And as always we end with real concrete practical tips that you can use immediately at work or home.


Avoidance and Accommodation as Conflict Strategies

Avoidance and accommodation are both low on the assertiveness scale.  This means that someone using these strategies is generally not getting their individual needs met in conflict situations.   This has various associated costs and benefits.  The benefits of avoidance include reduced stress, saved time or reduced risks, whereas with accommodation, restored harmony, reduction of loss and enhanced relationships are the potential gains.  On the other hand, the costs of avoidance include resentment, potential delays and decreased communication.  For accommodation the downside risks are loss of motivation and self-respect. 

Avoidance as a Conflict Strategy

Avoidance is generally the denial of conflict, treating it like an ostrich whose head is buried in the sand.  The avoider usually side steps an issue by either changing the topic or withdrawing from the controversy.  Sometimes this is a calculated strategic response and may be effective.  For example a company may ignore minor complaints from disappointed consumers.

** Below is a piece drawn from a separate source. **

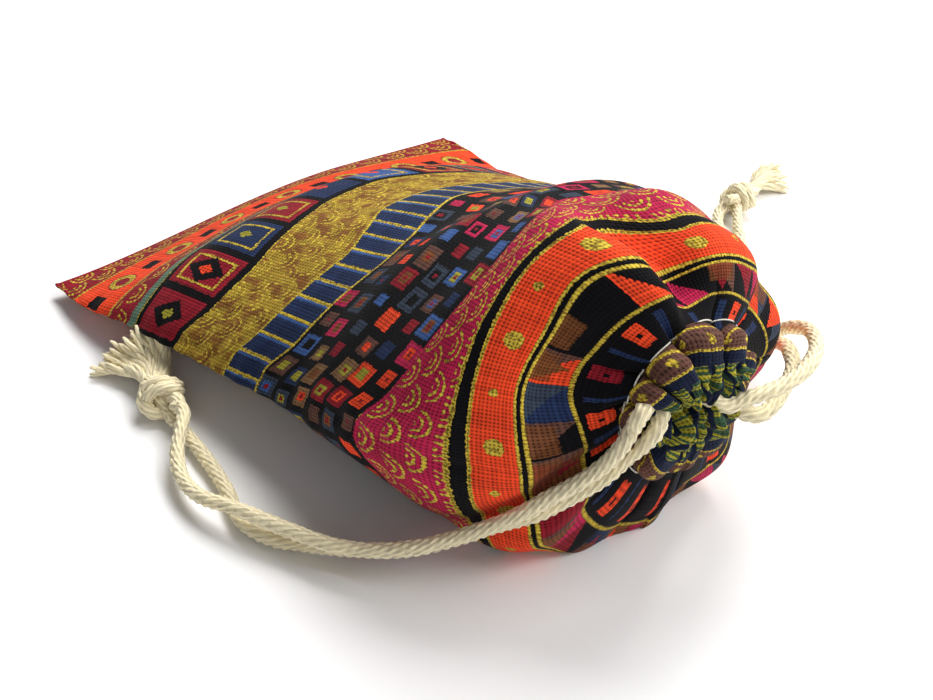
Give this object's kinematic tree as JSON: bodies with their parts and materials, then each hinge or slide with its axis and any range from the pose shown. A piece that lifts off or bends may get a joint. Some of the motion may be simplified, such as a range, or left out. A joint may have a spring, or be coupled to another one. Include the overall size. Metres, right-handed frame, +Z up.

In relationships avoidance of conflict may result in lower satisfaction but it can also be used for stability and predictability.

When analyzing avoidance the basic question an individual faces is whether to avoid or engage.  You may not be conscious that you are making a real choice.  People who experience trauma tend to avoid conflict. Wilmot, William and Joyce Hocker, Interpersonal Conflict.  New York, NY: McGraw Hill, 2011. Print.   Engagement and avoidance are both good options depending on the circumstances. The danger is when someone develops a rigid style for responding to certain types of conflict or certain people.  This avoidance cycle, see our June 2011 newsletter article on destructive conflict processes, has a chilling effect on communication.  The cycle looks like this:  we think of conflict as bad, anxiety increases as we experience conflict, the conflict gets out of control and then we handle it poorly.   The spiral of destruction just continues.

Another cycle that is evident in relationships is avoid and criticize.   Criticism of another's actions or complaints substitute for taking action and engaging with the individual's whose conduct you have an issue with.

The effectiveness of avoidance as a conflict strategy depends on  culture.  In collectivistic or high-context cultures, such as Asian societies, social hierarchy and sensitivity to people's feelings is of paramount importance.   Use of avoidance thus preserves the status quo.  In such cultures your colleagues will talk to you about healing wounds and making amends.  By contrast, in low-context or  individualistic culture like the United States, your coworkers may urge you to "fight on" and escalate the conflict.  In these situations use  of avoidance may be seen as a weakness.  Id.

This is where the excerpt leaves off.